With the rise of social media and the ability to upload pretty much, whatever you please, for the general public to see, Citizen Journalism has also risen. It’s so easy to get information “out there”, get your point across and have your voice be heard.
Citizen journalism certainly has it’s pros, since media, like everything else can be quite limited and even, at times, controlled by the state. Making it hard for people to receive truthful information. But, who’s truth can you really believe except your own? And if you are not there to witness an event in person, then it is up to you to make the most informed decision based on the information available, this is where a multitude of varying opinions in the form of photographs and videos, made by the general public, can be quite useful.
Also, there may be event’s that were quite unexpected and had little media coverage other than from the people who were present. Video footage appeared online from inside a Texas Walmart in El Paso where a gun massacre targeting random people was happening. The same happened in 2005 when the 7/7 London bombings took place, photos and videos were taken by the very people experiencing this event on the trains.
This type of journalism, could alert authorities, save lives, help in the capture of those responsible and give people a realtime image of what a situation was really like, from someone who was there and experiencing it in the first person. However, I do feel that this is usually better viewed in video form instead of photographs since you are able to capture more information that way. However, it must be considered that these images could be used to backup and fulfil someone’s agenda in the aftermath, such as a way to justify war, for instance. This may have not been the way the photograph was intended to be used in the first place, but such horrifying and scary images (especially when captured by a “normal and average” person) have the ability to shock people into potentially following an agenda by utilising their fears, that they may not have been so eager to follow previously.
I don’t believe that photographs can ever truly be objective. Capturing a tiny moment (essentially a millisecond in time) amongst an event and expect it to be viewed without prejudice from the viewer or to display it in a way that holds no subjectivity whatsoever from the photographer is an impossible task in my opinion. Even in filmography where you receive a larger chunk of information, can still be shot and edited in a way that may favour a particular side of an event or argument. So you could never really form a truthful opinion based on only one person’s journalism of an event since that person has already picked their side of the fence before they even captured information and thus they will choose to release the photographs which best describe this. If you were a person so un-opinionated about an event, what would you even be doing there? And if you happened to pass by, you wouldn’t think to raise your phone camera and take pictures, let alone release them to the general public.

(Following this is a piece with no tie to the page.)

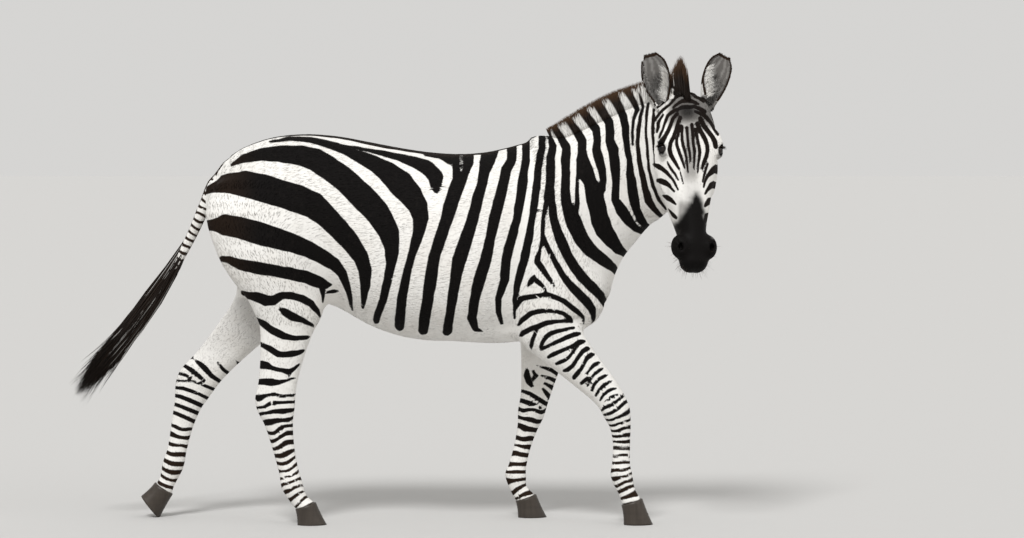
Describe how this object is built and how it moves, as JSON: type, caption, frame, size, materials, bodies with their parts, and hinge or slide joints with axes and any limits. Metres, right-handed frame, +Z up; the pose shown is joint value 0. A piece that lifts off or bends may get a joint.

There always has to be an initial bias to prompt a person to act in the first place.
What is the objective of the person providing this information. Are they a passionate activist attempting to sway a demographic towards the favour of their cause? Do they personally have a stake in this event? You must consider what they hope to achieve without jumping into the virtual “justice” system and the keyboard Lynch mob that can be created online. It is all too easy to judge a situation when you have access to limited information (such as a simple photograph) and this kind of judgement can be quite dangerous and very ignorant.
It isn’t always easy to tell if photos are even real. You must also be aware of fake journalism when viewing anything online and consider the sources, do you trust the person providing this information and how can you be sure of that?
Then, there is also the fact that we can all view a photograph and collate many differing views and opinions on it. This can be said for any type of photography. We aren’t always convinced by the photographers intention, since we all have our own minds and viewpoints.
I believe therefore, that the onus falls upon both the photographer and also the viewer to determine their own truth. I don’t believe it will ever be possible for an entire audience to reach the same conclusion from any single photograph, but this, in my opinion, is what makes photography so interesting, it provides information but it never has it’s final say.
EXAMPLES OF CITIZEN JOURNALISM
Pro-Democracy Demonstrations in Hong-Kong 2014-Present
This image (2) showing a pro-democracy protest in 2014 is a good example of highlighting abuses of power. The same is happening in Hong Kong now, where there is a ban on assembly and anyone defying this is dealt with quite violently, there is also pressure on media outlets with ties to China about the way in which they are reporting these events. This is a fine example of a situation where perhaps, Citizen journalism isn’t only useful, it’s vital for the freedom of speech.
Burma Protests 2007
Anti-Government Protests took place in Burma (3), with authorities reacting violently and with force. People from Burma began to upload photos and images to the internet to expose what was happening to them
The examples above could affect the stories quite considerably as it depicts the authorities encroaching on the lives of the ordinary in an oppressive and frightening way. Soldiers entering a place of peace and worship is a powerful image which immediately paints them as “the bad guy” (rightly or wrongly) despite the reasons for them doing so, which are not necessarily obvious from this single image. The same can be said for police officers towering over cowering students on the ground, one of whom appears to be holding her face in pain as a policeman looms over her in full riot gear. We cannot know the whole story of what unfolded in this event, so we come to our own conclusion from the information displayed, which, for the majority I’m sure, would be police officer = bad, student on the ground = victim. Objectivity plays no part in these images whatsoever and I don’t believe it can do as I have stated previously.